Speaking at the swearing in ceremony at the Presidential Palace, taking over from Governor Chrystalla Georgadji who completed a tumultuous four year term of the banking sector’s restructuring, Herodotou said that he will work with all stakeholders, state officials and the European Central Bank “in order to achieve a valid and dignified representation, earning the respect of international and European partners and colleagues, but also a dignified position for our country in these bodies, through the relevant cooperation.”

Herodotou, a London Business School graduate who worked at UBS Investment Bank in London for most of his career, returned to Cyprus in 2014 as Commissioner for Privatisations and in March 2017 was appointed as an executive member of the central bank board.

In his address during the swearing in ceremony, attended by Finance Minister Haris Georghiades and other state officials, President Anastasiades said that the new Governor’s appointed “fulfills a position of key importance for our economy.”
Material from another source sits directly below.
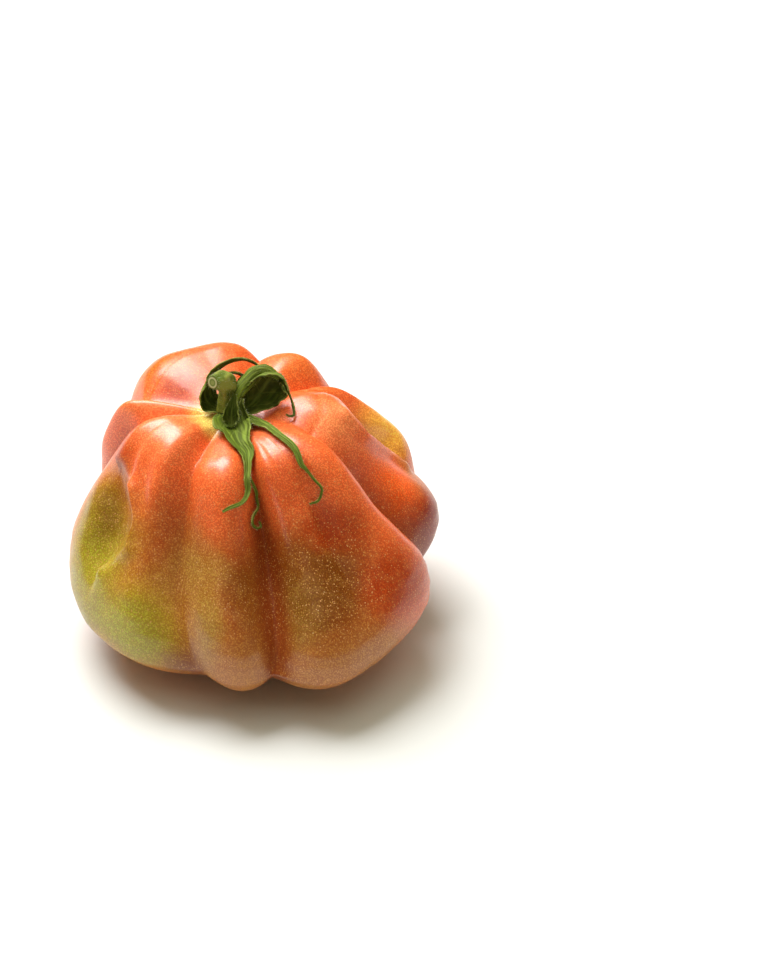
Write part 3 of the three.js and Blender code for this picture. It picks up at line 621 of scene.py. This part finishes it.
# Where the down will stand: a root, the way out and a length in millimetres.
hair_roots = []
for name, (rib, half, curl, facing) in SEPALS.items():
    middles = [Vector(station[0] if isinstance(station[0], Vector) else station) for station in rib]
    ups = [
        station[1] if isinstance(station[0], Vector) else Vector(facing[min(i, len(facing) - 1)]).normalized()
        for i, station in enumerate(rib)
    ]
    length = (len(rib) - 1) * SPANS_A_STATION
    bpy.ops.object.select_all(action="DESELECT")
    bpy.ops.mesh.primitive_grid_add(x_subdivisions=SPANS_ACROSS, y_subdivisions=length, size=2)
    sepal = bpy.context.object
    sepal.name = name
    layers = sepal.data.attributes
    for title in ("across", "along", "lying", "outside"):
        layers.new(title, "FLOAT", "POINT")
    layers.new("faced", "FLOAT_VECTOR", "POINT")
    across, along, lying, faced = [layers[title].data for title in ("across", "along", "lying", "faced")]
    for vertex in sepal.data.vertices:
        side_share, place = vertex.co.x, (vertex.co.y + 1) / 2 * (len(rib) - 1)
        ahead = (
            through(middles, min(place + 0.1, len(rib) - 1)) - through(middles, max(place - 0.1, 0))
        ).normalized()
        up = through(ups, place)
        up = (up - ahead * up.dot(ahead)).normalized()
        side = ahead.cross(up)
        turn = math.radians(max(5, through(curl, place))) * side_share
        width = max(0.12, through(half, place))
        wander = Vector((place * 1.7, side_share, len(name) * 3.1))
        width *= 1 + 0.10 * noise.noise(wander * 1.3)
        radius = width / math.radians(max(5, through(curl, place)))
        point = through(middles, place) + side * radius * math.sin(turn) + up * radius * (1 - math.cos(turn))
        outward = up * math.cos(turn) - side * math.sin(turn)
        groove = 0.12 * math.exp(-((side_share / 0.12) ** 2)) * min(1, width)
        ripple = 0.22 * width * abs(side_share) ** 3 * noise.noise(wander * 2.1) - groove
        vertex.co = (point + outward * ripple) * MM
        across[vertex.index].value = side_share
        along[vertex.index].value = place
        faced[vertex.index].vector = outward
        lying[vertex.index].value = name in ON_THE_SKIN
        if abs(side_share) > 0.999:
            hair_roots.append((Vector(vertex.co), side * (1 if side_share > 0 else -1) + outward * 0.3, 0.8))
        elif side_share * SPANS_ACROSS % 3 < 1.01:
            hair_roots.append((Vector(vertex.co) - outward * 0.25 * MM, -outward, 0.5))
    for kind, settings in (
        ("SOLIDIFY", {"thickness": LEAF_THICKNESS * MM, "offset": 0}),
        ("SUBSURF", {"levels": 1, "render_levels": 1}),
    ):
        modifier = sepal.modifiers.new(kind.lower(), kind)
        for key, value in settings.items():
            setattr(modifier, key, value)
        bpy.ops.object.modifier_apply(modifier=modifier.name)
    outside, faced = [sepal.data.attributes[title].data for title in ("outside", "faced")]
    for vertex in sepal.data.vertices:
        outside[vertex.index].value = smooth(-vertex.normal.dot(faced[vertex.index].vector), -0.5, 0.5)
    bpy.ops.object.shade_smooth()
    sepal.data.materials.append(leaf_material)
    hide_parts("calyx")
    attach(sepal, "root")

# The knob: the low green seat that the sepals and the stalk grow from, leathery like them. It is a short
# round block with its top drawn up to a smaller face and its edges rounded.
KNOB_RADIUS = 4.2 * MM
KNOB_AT = (-5.5 * MM, 4 * MM, 64.8 * MM)
bpy.ops.object.select_all(action="DESELECT")
bpy.ops.mesh.primitive_cylinder_add(vertices=24, radius=KNOB_RADIUS, depth=1 * MM, location=KNOB_AT)
knob = bpy.context.object
knob.name = "calyx_knob"
bpy.ops.object.transform_apply(location=True, rotation=False, scale=False)
bpy.ops.object.mode_set(mode="EDIT")
bpy.ops.mesh.select_all(action="DESELECT")
bpy.ops.object.mode_set(mode="OBJECT")
for polygon in knob.data.polygons:
    polygon.select = polygon.normal.z > 0.9
bpy.ops.object.mode_set(mode="EDIT")
bpy.ops.mesh.inset(thickness=1.4 * MM, depth=0.9 * MM)
bpy.ops.object.mode_set(mode="OBJECT")
modifier = knob.modifiers.new("round", "BEVEL")
modifier.width = 0.4 * MM
modifier.segments = 3
bpy.ops.object.modifier_apply(modifier="round")
bpy.ops.object.shade_smooth()
knob.data.materials.append(leaf_material)
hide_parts("calyx")
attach(knob, "root")

# The stalk: a short woody green stem with a swollen knuckle, where the fruit was cut from the plant. A disc
# is drawn up ring by ring, then laid along a bent line and ribbed, and its cut end sinks to a paler core.
STALK_LINE = [
    (-7.4, 4.4, 66.3), (-7.2, 4.8, 69), (-6.8, 5.2, 71.6), (-6.8, 4.8, 74), (-7.8, 3.4, 75.9),
    (-9.2, 1.6, 76.9), (-10.3, 0.2, 77.4),
]
STALK_RADIUS = [2.6, 2.3, 2.3, 2.8, 2.9, 2.4, 1.9]
STALK_SIDES, STALK_RINGS = 48, 48
START_RADIUS, RING_STEP = 2.6 * MM, 0.3 * MM
line = [Vector(point) for point in STALK_LINE]
bpy.ops.object.select_all(action="DESELECT")
bpy.ops.mesh.primitive_circle_add(vertices=STALK_SIDES, radius=START_RADIUS, fill_type="NGON")
stalk = bpy.context.object
stalk.name = "cut_stalk"
bpy.ops.object.mode_set(mode="EDIT")
bpy.ops.mesh.select_all(action="SELECT")
for ring in range(STALK_RINGS):
    bpy.ops.mesh.extrude_region_move(TRANSFORM_OT_translate={"value": (0, 0, RING_STEP)})
bpy.ops.mesh.inset(thickness=0.5 * MM)
bpy.ops.mesh.inset(thickness=0.5 * MM)
bpy.ops.object.mode_set(mode="OBJECT")
cut = stalk.data.attributes.new("cut", "FLOAT", "POINT")
for vertex in stalk.data.vertices:
    ring = round(vertex.co.z / RING_STEP)
    turn = math.atan2(vertex.co.y, vertex.co.x)
    share = math.hypot(vertex.co.x, vertex.co.y) / START_RADIUS
    place = ring / STALK_RINGS * (len(line) - 1)
    ahead = (through(line, min(place + 0.1, len(line) - 1)) - through(line, max(place - 0.1, 0))).normalized()
    if ring == 0:
        ahead = Vector((0, 0, 1))
    side = Vector((1, 0, 0))
    side = (side - ahead * side.dot(ahead)).normalized()
    other = ahead.cross(side)
    size = through(STALK_RADIUS, place)
    grain_at = Vector((math.cos(turn) * 2, math.sin(turn) * 2, place * 3))
    size *= 1 + 0.045 * math.cos(5 * turn + place) + 0.03 * noise.noise(grain_at)
    sunk = -0.25 if share < 0.5 else (0.0 if share > 0.9 else 0.12)
    point = through(line, place) + (side * math.cos(turn) + other * math.sin(turn)) * size * share
    if ring == STALK_RINGS:
        point += ahead * sunk
        cut.data[vertex.index].value = 1 - share if share < 0.95 else 0
    vertex.co = point * MM
    if share > 0.95 and ring % 3 == 0 and vertex.index % 2 == 0:
        hair_roots.append((Vector(vertex.co), side * math.cos(turn) + other * math.sin(turn), 0.9))
bpy.ops.object.shade_smooth_by_angle(angle=math.radians(50))
BARK = (0.27, 0.29, 0.05, 1)
FURROW = (0.10, 0.14, 0.012, 1)
CORE = (0.24, 0.27, 0.07, 1)
# The rings round the core of the cut end: where each begins and is full, in millimetres, and its colour.
CUT_RINGS = [
    (0.5, 0.8, (0.13, 0.17, 0.03, 1)), (0.9, 1.25, (0.48, 0.46, 0.22, 1)), (1.35, 1.7, (0.10, 0.12, 0.02, 1)),
]
material, tree, stem, position = finish_of("stalk_bark")
cut = add(tree, "Attribute", attribute_name="cut").outputs["Fac"]
grain = add(tree, "TexNoise", {"Vector": position, "Scale": 350.0, "Detail": 5.0}).outputs[0]
colour = mixed(tree, ranged(tree, grain, 0.35, 0.65), FURROW, BARK)
from_core = add(tree, "VectorMath", {0: position, 1: line[-1] * MM}, operation="DISTANCE")
from_core = from_core.outputs["Value"]
wood = CORE
for inner, outer, tint in CUT_RINGS:
    wood = mixed(tree, ranged(tree, from_core, inner * MM, outer * MM), wood, tint)
colour = mixed(tree, ranged(tree, cut, 0.02, 0.08), colour, wood)
tree.links.new(colour, stem.inputs["Base Color"])
stem.inputs["Roughness"].default_value = 0.65
stem.inputs["Specular IOR Level"].default_value = 0.2
relief = add(tree, "Bump", {"Strength": 0.5, "Distance": 0.3 * MM, "Height": grain}).outputs[0]
tree.links.new(relief, stem.inputs["Normal"])
stalk.data.materials.append(material)
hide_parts("stalk")
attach(stalk, "root")

# The down: short pale hairs that grow on the rims of the sepals and on the stalk. Each is a sliver of three
# sides that runs to a point, and strays a little from straight out.
HAIR_RADIUS = 0.035 * MM
SHARE_GROWN = 0.5
random.seed(7)
corners, faces = [], []
for root, outward, length in hair_roots:
    if random.random() > SHARE_GROWN:
        continue
    stray = Vector((random.uniform(-1, 1), random.uniform(-1, 1), random.uniform(-1, 1)))
    way = (outward.normalized() + stray * 0.5).normalized()
    side = way.orthogonal().normalized()
    other = way.cross(side)
    first = len(corners)
    for k in range(3):
        turn = math.tau * k / 3
        corners.append(root + (side * math.cos(turn) + other * math.sin(turn)) * HAIR_RADIUS)
    corners.append(root + way * length * random.uniform(0.5, 1.2) * MM)
    faces += [(first, first + 1, first + 3), (first + 1, first + 2, first + 3),
              (first + 2, first, first + 3), (first + 2, first + 1, first)]
mesh = bpy.data.meshes.new("calyx_down")
mesh.from_pydata(corners, [], faces)
down = bpy.data.objects.new("calyx_down", mesh)
bpy.context.collection.objects.link(down)
material, tree, hair, position = finish_of("pale_down")
shade = add(tree, "TexNoise", {"Vector": position, "Scale": 200.0}).outputs[0]
tree.links.new(mixed(tree, shade, (0.30, 0.34, 0.16, 1), (0.62, 0.64, 0.42, 1)), hair.inputs["Base Color"])
hair.inputs["Roughness"].default_value = 0.5
mesh.materials.append(material)
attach(down, "root")

# The studio: a matt white floor that runs out of sight, a square soft box above, behind and to the left, the
# light that a ceiling throws back, and a dim warm room all round.
FLOOR = (0.645, 0.655, 0.640, 1)
bpy.ops.object.select_all(action="DESELECT")
bpy.ops.mesh.primitive_plane_add(size=8)
floor = bpy.context.object
floor.name = "studio_floor"
material, tree, paper, position = finish_of("white_paper")
paper.inputs["Base Color"].default_value = FLOOR
paper.inputs["Roughness"].default_value = 0.9
floor.data.materials.append(material)
LIGHT_FROM = Vector((-0.30, 0.42, 0.88))
bpy.ops.object.light_add(type="AREA", location=LIGHT_FROM.normalized() * 1.6)
key = bpy.context.object
key.name = "soft_box"
key.rotation_euler = LIGHT_FROM.to_track_quat("Z", "Y").to_euler()
key.data.shape = "SQUARE"
key.data.size = 1.15
key.data.energy = 47
key.data.color = (0.98, 0.98, 1.0)
bpy.ops.object.light_add(type="AREA", location=(0, 0, 2))
fill = bpy.context.object
fill.name = "ceiling_bounce"
fill.data.shape = "SQUARE"
fill.data.size = 3
fill.data.energy = 27
fill.data.color = (1.0, 0.93, 0.80)
fill.visible_glossy = False
world = bpy.data.worlds.new("studio")
world.use_nodes = True
world.node_tree.nodes["Background"].inputs[0].default_value = (0.94, 0.92, 0.58, 1)
world.node_tree.nodes["Background"].inputs[1].default_value = 0.25
world.cycles_visibility.glossy = False
bpy.context.scene.world = world
bpy.context.scene.view_settings.view_transform = "Standard"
“You are tasked with a great responsibility. The aim of the government’s economic policy, especially after the recovery following the difficult conditions of the [2013] crisis, is to maintain the positive development path and the creation of conditions for a viable mid and long term growth, to the benefit of all our citizens,” the president said.

Anastasiades added that “towards this end, the promotion of a framework reform for the corporate governance of the Central Bank is a fundamental aim in the immediate future.

“At the same time, through various measures taken both by the government and the Central Bank, as well as the [commercial] banks, the level of non-performing loans has significantly been reduced, even though it remains at high levels, thus becoming a significant challenge which we are obliged to overcome together.”